• _Stated goal_
Begin with the line that contains "The Blender code for this object continues. Write part 3, from", end with the line that contains "return points, side", and extract exactly that stretch of lines.

----- Data provided -----

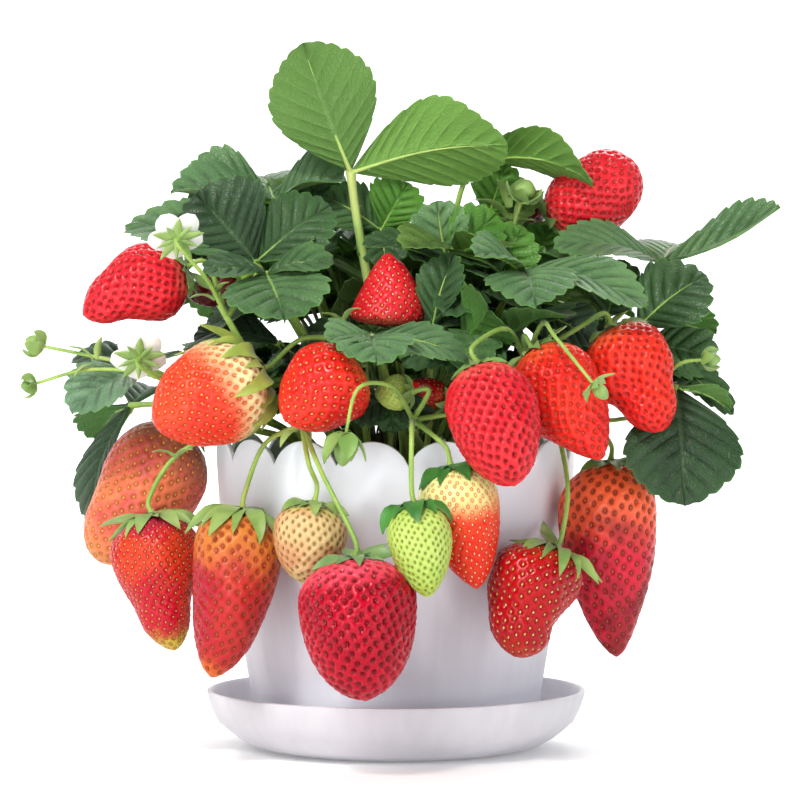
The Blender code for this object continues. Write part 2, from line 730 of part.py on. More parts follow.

-----
----- Data provided -----

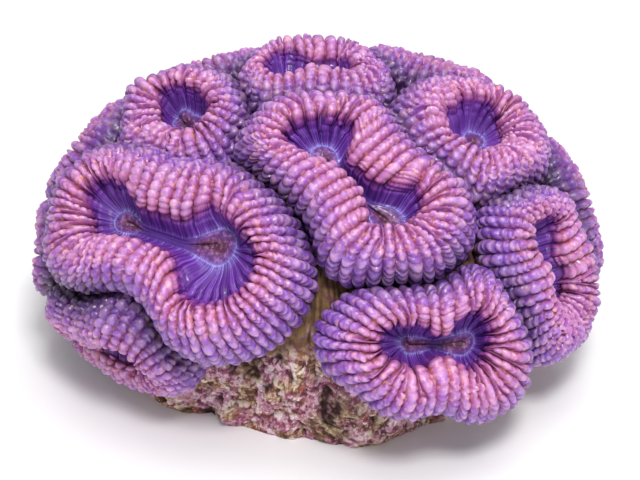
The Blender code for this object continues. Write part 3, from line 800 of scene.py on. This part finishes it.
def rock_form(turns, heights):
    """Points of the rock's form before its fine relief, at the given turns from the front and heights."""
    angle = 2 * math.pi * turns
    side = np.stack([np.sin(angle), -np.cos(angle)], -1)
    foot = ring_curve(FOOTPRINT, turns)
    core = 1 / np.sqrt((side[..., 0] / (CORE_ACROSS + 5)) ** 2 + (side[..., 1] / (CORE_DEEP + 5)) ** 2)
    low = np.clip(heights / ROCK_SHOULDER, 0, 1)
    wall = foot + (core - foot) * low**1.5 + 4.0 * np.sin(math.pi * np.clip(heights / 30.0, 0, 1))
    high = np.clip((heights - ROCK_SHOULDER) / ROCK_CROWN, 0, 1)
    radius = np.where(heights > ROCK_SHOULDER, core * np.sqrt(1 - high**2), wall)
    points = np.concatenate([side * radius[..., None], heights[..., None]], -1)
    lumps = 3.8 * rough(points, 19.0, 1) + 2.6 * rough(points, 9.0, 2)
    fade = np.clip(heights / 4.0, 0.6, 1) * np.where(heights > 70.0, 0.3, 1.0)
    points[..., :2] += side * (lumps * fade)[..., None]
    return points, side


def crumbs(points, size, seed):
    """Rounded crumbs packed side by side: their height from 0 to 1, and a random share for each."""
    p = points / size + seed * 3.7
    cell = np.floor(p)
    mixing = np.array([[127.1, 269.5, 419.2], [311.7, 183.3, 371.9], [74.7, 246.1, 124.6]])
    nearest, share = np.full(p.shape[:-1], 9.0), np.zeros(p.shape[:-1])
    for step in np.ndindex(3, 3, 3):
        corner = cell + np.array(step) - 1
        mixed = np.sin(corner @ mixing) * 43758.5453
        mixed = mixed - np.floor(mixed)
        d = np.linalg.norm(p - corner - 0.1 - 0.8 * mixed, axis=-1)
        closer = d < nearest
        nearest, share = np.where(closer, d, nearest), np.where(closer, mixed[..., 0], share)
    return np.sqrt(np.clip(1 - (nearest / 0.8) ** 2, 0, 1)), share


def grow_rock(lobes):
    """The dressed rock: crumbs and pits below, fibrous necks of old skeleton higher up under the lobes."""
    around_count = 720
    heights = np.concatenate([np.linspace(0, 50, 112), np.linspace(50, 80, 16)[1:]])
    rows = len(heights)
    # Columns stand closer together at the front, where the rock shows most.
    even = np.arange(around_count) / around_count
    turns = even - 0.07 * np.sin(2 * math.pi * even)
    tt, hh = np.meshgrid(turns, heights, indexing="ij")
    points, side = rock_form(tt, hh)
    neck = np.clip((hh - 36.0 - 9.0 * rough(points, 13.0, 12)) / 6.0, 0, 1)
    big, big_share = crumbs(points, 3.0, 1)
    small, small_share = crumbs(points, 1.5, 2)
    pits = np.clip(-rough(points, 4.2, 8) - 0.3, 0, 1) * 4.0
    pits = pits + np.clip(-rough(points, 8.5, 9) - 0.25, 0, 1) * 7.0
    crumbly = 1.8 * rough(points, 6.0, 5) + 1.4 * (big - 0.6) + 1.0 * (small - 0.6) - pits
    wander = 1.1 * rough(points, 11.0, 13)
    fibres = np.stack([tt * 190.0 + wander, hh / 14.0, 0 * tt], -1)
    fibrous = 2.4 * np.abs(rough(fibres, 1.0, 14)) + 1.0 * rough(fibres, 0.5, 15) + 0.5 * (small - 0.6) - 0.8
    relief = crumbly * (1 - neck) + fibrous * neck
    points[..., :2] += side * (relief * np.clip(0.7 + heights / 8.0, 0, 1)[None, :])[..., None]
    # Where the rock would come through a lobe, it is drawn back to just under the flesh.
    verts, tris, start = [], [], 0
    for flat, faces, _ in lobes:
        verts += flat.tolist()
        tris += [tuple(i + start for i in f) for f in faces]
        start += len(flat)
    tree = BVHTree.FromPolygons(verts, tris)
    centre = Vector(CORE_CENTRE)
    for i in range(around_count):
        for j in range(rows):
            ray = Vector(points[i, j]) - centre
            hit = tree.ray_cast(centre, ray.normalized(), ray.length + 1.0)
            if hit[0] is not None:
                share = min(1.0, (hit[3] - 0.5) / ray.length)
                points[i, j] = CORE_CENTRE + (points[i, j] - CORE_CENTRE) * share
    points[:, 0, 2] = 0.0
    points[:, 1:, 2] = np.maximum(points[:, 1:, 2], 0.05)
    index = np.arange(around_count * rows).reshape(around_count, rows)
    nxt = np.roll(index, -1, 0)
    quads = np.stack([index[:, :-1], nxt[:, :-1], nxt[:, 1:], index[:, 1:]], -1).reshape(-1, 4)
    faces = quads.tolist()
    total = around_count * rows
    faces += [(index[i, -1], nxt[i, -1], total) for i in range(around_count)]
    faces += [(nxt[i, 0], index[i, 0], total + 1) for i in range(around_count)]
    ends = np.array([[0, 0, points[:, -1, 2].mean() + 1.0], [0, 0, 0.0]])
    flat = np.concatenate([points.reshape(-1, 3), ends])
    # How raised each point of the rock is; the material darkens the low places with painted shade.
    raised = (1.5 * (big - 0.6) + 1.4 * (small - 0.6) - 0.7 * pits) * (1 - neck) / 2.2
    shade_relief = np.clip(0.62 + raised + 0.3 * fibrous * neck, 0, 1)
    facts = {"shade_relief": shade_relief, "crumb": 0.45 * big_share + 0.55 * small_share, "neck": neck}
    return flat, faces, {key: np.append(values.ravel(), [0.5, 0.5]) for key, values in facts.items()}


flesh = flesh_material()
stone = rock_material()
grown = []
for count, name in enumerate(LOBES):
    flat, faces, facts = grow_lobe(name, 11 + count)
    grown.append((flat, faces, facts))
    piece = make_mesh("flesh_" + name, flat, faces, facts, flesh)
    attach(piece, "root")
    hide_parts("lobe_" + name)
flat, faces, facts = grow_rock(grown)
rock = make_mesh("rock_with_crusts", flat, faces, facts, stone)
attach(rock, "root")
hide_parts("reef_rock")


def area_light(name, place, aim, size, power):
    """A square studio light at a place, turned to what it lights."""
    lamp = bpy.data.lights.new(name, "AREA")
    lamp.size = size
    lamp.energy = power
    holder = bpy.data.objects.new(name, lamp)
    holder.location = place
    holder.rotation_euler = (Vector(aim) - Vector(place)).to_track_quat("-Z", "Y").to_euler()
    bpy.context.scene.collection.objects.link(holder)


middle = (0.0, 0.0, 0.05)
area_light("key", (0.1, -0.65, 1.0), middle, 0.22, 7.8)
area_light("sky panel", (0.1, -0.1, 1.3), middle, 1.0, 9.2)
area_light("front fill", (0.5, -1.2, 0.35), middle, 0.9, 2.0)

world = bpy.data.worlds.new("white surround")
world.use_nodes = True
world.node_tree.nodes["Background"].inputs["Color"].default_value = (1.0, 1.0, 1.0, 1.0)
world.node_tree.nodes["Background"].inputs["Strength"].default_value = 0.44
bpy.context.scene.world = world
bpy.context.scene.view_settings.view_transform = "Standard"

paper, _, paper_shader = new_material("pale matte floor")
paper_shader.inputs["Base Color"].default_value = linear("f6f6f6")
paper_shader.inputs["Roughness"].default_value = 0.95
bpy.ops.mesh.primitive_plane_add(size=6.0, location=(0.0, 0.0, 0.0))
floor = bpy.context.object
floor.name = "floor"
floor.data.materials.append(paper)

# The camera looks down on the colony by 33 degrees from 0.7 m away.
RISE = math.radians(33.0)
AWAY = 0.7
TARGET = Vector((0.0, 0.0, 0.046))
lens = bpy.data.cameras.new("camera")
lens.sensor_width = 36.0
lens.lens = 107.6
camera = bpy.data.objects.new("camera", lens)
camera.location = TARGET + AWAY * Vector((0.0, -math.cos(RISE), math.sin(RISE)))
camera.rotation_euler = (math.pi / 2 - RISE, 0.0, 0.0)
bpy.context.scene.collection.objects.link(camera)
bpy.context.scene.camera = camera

-----
----- Data provided -----

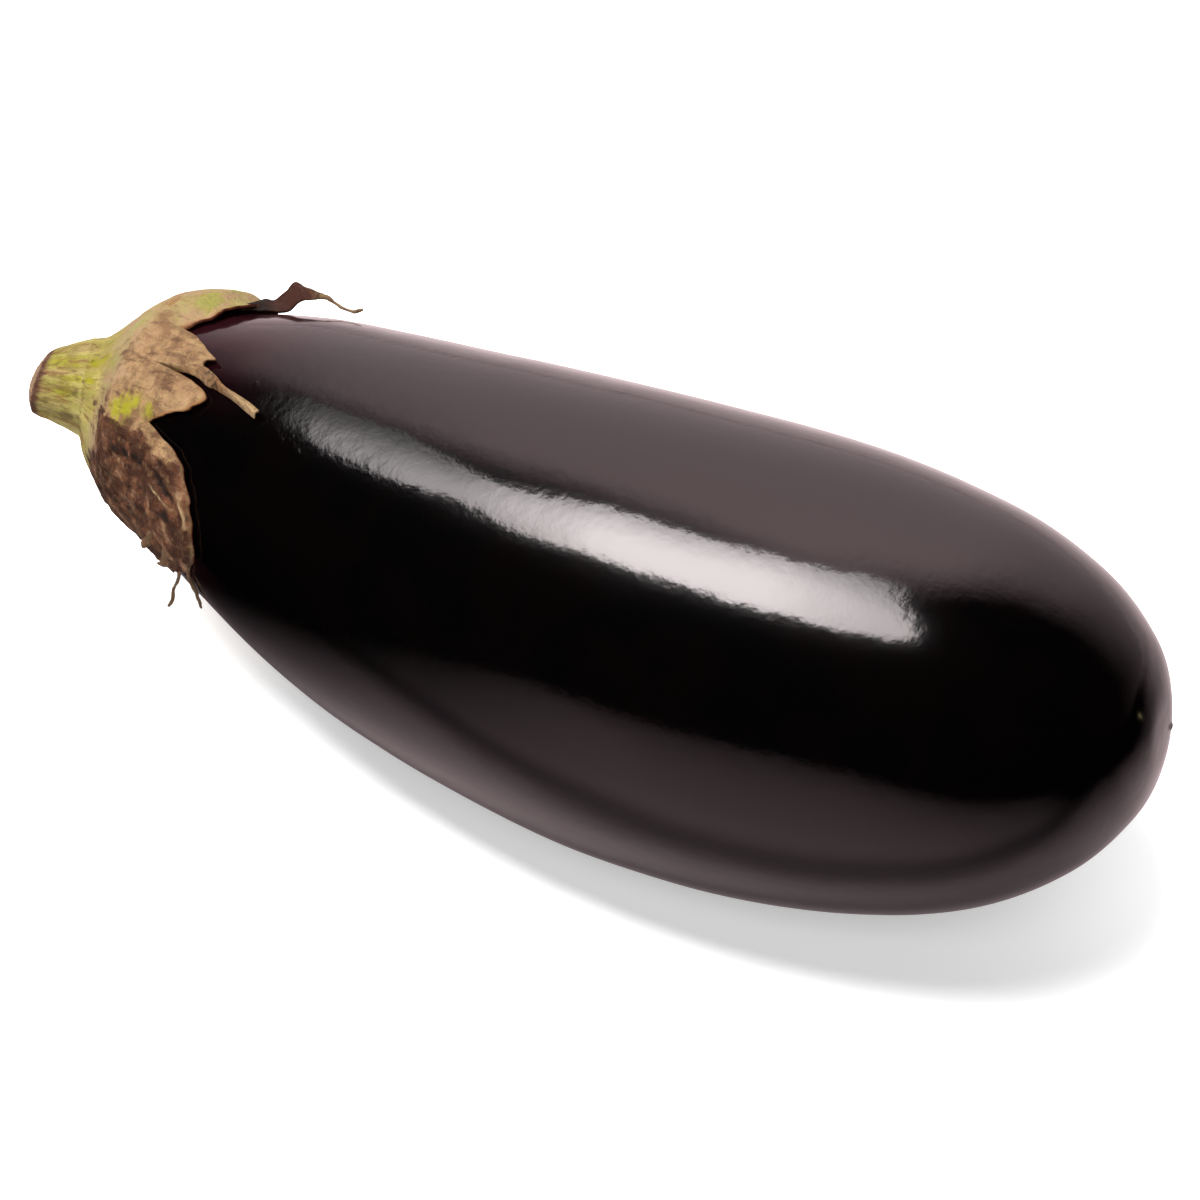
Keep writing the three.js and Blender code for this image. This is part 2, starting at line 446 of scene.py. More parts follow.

-----

• _Finished task_
The Blender code for this object continues. Write part 3, from line 800 of scene.py on. This part finishes it.
def rock_form(turns, heights):
    """Points of the rock's form before its fine relief, at the given turns from the front and heights."""
    angle = 2 * math.pi * turns
    side = np.stack([np.sin(angle), -np.cos(angle)], -1)
    foot = ring_curve(FOOTPRINT, turns)
    core = 1 / np.sqrt((side[..., 0] / (CORE_ACROSS + 5)) ** 2 + (side[..., 1] / (CORE_DEEP + 5)) ** 2)
    low = np.clip(heights / ROCK_SHOULDER, 0, 1)
    wall = foot + (core - foot) * low**1.5 + 4.0 * np.sin(math.pi * np.clip(heights / 30.0, 0, 1))
    high = np.clip((heights - ROCK_SHOULDER) / ROCK_CROWN, 0, 1)
    radius = np.where(heights > ROCK_SHOULDER, core * np.sqrt(1 - high**2), wall)
    points = np.concatenate([side * radius[..., None], heights[..., None]], -1)
    lumps = 3.8 * rough(points, 19.0, 1) + 2.6 * rough(points, 9.0, 2)
    fade = np.clip(heights / 4.0, 0.6, 1) * np.where(heights > 70.0, 0.3, 1.0)
    points[..., :2] += side * (lumps * fade)[..., None]
    return points, side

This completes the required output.